The deligthful art will keep you engaged, even at the slowest moments (occasionally the film feels like it could have been edited for a slightly faster pace). The film’s orchestral soundtrack conveys the historical and fabular nature of the film. At times it swells  menacingly, other times it tinkles both gleefully and slighty ghoulishly when the kodama or spirits of the trees (kind of like Druids) appear.

Kodama in Princess Mononoke.

The kodama were fascinating to me.  Like the Wil’o Whisps in Brave, they lead Ashitaka through the forest.  He has to trust that they will guide him safely and that they are friendly as they don’t talk. A small lesson about letting nature guide our human behavior.

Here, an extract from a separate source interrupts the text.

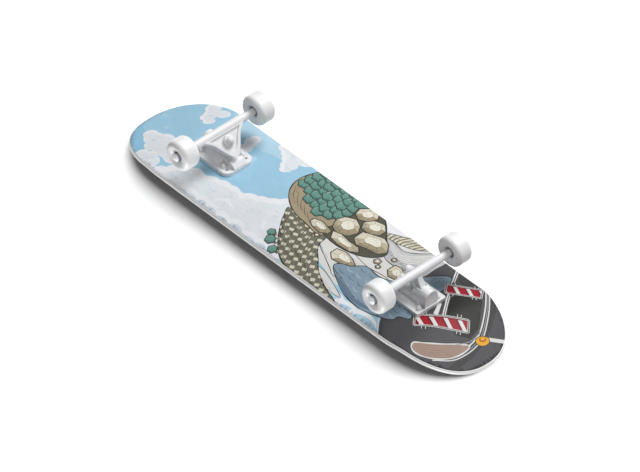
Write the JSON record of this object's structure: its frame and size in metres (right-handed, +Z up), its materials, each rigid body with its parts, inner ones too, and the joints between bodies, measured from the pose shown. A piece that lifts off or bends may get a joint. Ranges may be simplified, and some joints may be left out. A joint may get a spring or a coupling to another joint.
{
  "type": "skateboard",
  "caption": "Street skateboard with a kicked, cupped popsicle deck, printed underside, grip tape, white kingpin trucks that lean to steer, and ball-bearing wheels.",
  "frame": {"origin": "on the ground under the middle of the board, wheels down", "axes": "+X to the nose, +Y to the rider's left, +Z up through the grip tape"},
  "size_m": [0.8046, 0.204, 0.1214],
  "materials": {
    "deck_wood": "maple plies, edge painted white",
    "print": "heat-transfer printed film",
    "grip": "abrasive grit",
    "truck_white": "white powder coat over cast alloy",
    "white_hardware": "white coated steel",
    "bare_steel": "zinc plated",
    "bearing_steel": "ground and polished",
    "seal": "matt",
    "cage": "moulded nylon",
    "pivot_cup": "moulded urethane",
    "bushing": "cast urethane",
    "urethane": "cast urethane, satin"
  },
  "bodies": {
    "board": {"deck": "deck_wood", "graphic_film": "print", "grip_tape": "grip", "deck_bolts_front": "white_hardware", "deck_nuts_front": "white_hardware", "baseplate_front": "truck_white", "pivot_cup_front": "pivot_cup", "kingpin_front": "white_hardware", "kingpin_nut_front": "white_hardware", "lower_bushing_front": "bushing", "upper_bushing_front": "bushing", "lower_washer_front": "white_hardware", "upper_washer_front": "white_hardware", "deck_bolts_rear": "white_hardware", "deck_nuts_rear": "white_hardware", "baseplate_rear": "truck_white", "pivot_cup_rear": "pivot_cup", "kingpin_rear": "white_hardware", "kingpin_nut_rear": "white_hardware", "lower_bushing_rear": "bushing", "upper_bushing_rear": "bushing", "lower_washer_rear": "white_hardware", "upper_washer_rear": "white_hardware"},
    "truck_front": {"hanger_front": "truck_white", "axle_front": "bare_steel", "axle_nuts_front": "bare_steel", "speed_washers_front": "bare_steel", "inner_races_front": "bearing_steel", "bearing_spacers_front": "bare_steel"},
    "truck_rear": {"hanger_rear": "truck_white", "axle_rear": "bare_steel", "axle_nuts_rear": "bare_steel", "speed_washers_rear": "bare_steel", "inner_races_rear": "bearing_steel", "bearing_spacers_rear": "bare_steel"},
    "wheel_body_front_left": {"wheel_front_left": "urethane", "outer_races_front_left": "bearing_steel", "shields_front_left": "seal"},
    "cage_body_front_left": {"ball_cages_front_left": "cage", "balls_front_left": "bearing_steel"},
    "wheel_body_front_right": {"wheel_front_right": "urethane", "outer_races_front_right": "bearing_steel", "shields_front_right": "seal"},
    "cage_body_front_right": {"ball_cages_front_right": "cage", "balls_front_right": "bearing_steel"},
    "wheel_body_rear_left": {"wheel_rear_left": "urethane", "outer_races_rear_left": "bearing_steel", "shields_rear_left": "seal"},
    "cage_body_rear_left": {"ball_cages_rear_left": "cage", "balls_rear_left": "bearing_steel"},
    "wheel_body_rear_right": {"wheel_rear_right": "urethane", "outer_races_rear_right": "bearing_steel", "shields_rear_right": "seal"},
    "cage_body_rear_right": {"ball_cages_rear_right": "cage", "balls_rear_right": "bearing_steel"}
  },
  "joints": [
    {"name": "steer_front", "type": "hinge", "parent": "board", "child": "truck_front", "pos_m": [0.21205, 0, 0.04215], "axis": [0.9033, 0, 0.4289], "range_deg": [-15, 15], "stiffness_Nm_per_rad": 40, "deforming": ["lower_bushing_front", "upper_bushing_front"]},
    {"name": "steer_rear", "type": "hinge", "parent": "board", "child": "truck_rear", "pos_m": [-0.22455, 0, 0.04215], "axis": [0.9033, 0, -0.4289], "range_deg": [-15, 15], "stiffness_Nm_per_rad": 40, "deforming": ["lower_bushing_rear", "upper_bushing_rear"]},
    {"name": "spin_front_left", "type": "hinge", "parent": "truck_front", "child": "wheel_body_front_left", "pos_m": [0.225, 0.082, 0.027], "axis": [0, 1, 0], "continuous": true},
    {"name": "spin_front_right", "type": "hinge", "parent": "truck_front", "child": "wheel_body_front_right", "pos_m": [0.225, -0.082, 0.027], "axis": [0, 1, 0], "continuous": true},
    {"name": "spin_rear_left", "type": "hinge", "parent": "truck_rear", "child": "wheel_body_rear_left", "pos_m": [-0.2375, 0.082, 0.027], "axis": [0, 1, 0], "continuous": true},
    {"name": "spin_rear_right", "type": "hinge", "parent": "truck_rear", "child": "wheel_body_rear_right", "pos_m": [-0.2375, -0.082, 0.027], "axis": [0, 1, 0], "continuous": true},
    {"name": "cage_spin_front_left", "type": "hinge", "parent": "truck_front", "child": "cage_body_front_left", "pos_m": [0.225, 0.082, 0.027], "axis": [0, 1, 0], "continuous": true},
    {"name": "cage_spin_front_right", "type": "hinge", "parent": "truck_front", "child": "cage_body_front_right", "pos_m": [0.225, -0.082, 0.027], "axis": [0, 1, 0], "continuous": true},
    {"name": "cage_spin_rear_left", "type": "hinge", "parent": "truck_rear", "child": "cage_body_rear_left", "pos_m": [-0.2375, 0.082, 0.027], "axis": [0, 1, 0], "continuous": true},
    {"name": "cage_spin_rear_right", "type": "hinge", "parent": "truck_rear", "child": "cage_body_rear_right", "pos_m": [-0.2375, -0.082, 0.027], "axis": [0, 1, 0], "continuous": true}
  ],
  "couplings": [
    {"joint": "cage_spin_front_left", "follows": "spin_front_left", "ratio": 0.6323},
    {"joint": "cage_spin_front_right", "follows": "spin_front_right", "ratio": 0.6323},
    {"joint": "cage_spin_rear_left", "follows": "spin_rear_left", "ratio": 0.6323},
    {"joint": "cage_spin_rear_right", "follows": "spin_rear_right", "ratio": 0.6323}
  ]
}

There is a lot to unpack in this film about industrialization’s toll on the natural world. Beyond that there are all of the folkloric connections to Japanese culture and the fascinating ways in which we can see the same characters and themes in Western culture. And wonderful commentary to be made about a tale full of magic in which the prince and princess become good friend, but respect each other’s dreams and part, as good friends, at the end of the film. Princess Mononoke, for that is who San is, is a princess we can cheer–she is fierce, strong, determined, kind, smart, and loyal. She falls for Ashitaka, sort of, but I think what really happens is that she recognizes her own humanity in his and is able to empathize.  Certainly we can aspire for our own daughters to have such qualities.

Happy Feet and Wall-E also have strong environmental lessons and questions embedded in engaging stories. As a film scholar, I know there’s a paper in there somewhere.  As a mom, I wonder if kids take these ideas to heart more than the generations that precede them has done.

As we left the theater and got smacked by +100 degree heat, I couldn’t help but think about global warming, Charlotte’s concern with it, and what kind of world we’re leaving to her generation. The folks at Studio Ghibli have been thinking about this for more than +20 years. Too bad the rest of us haven’t caught up with them.

I was worried that Princess Mononoke would be bit too long for 7-year old Culture Sprout, but she was riveted. We definitely recommend seeing this if you have the chance.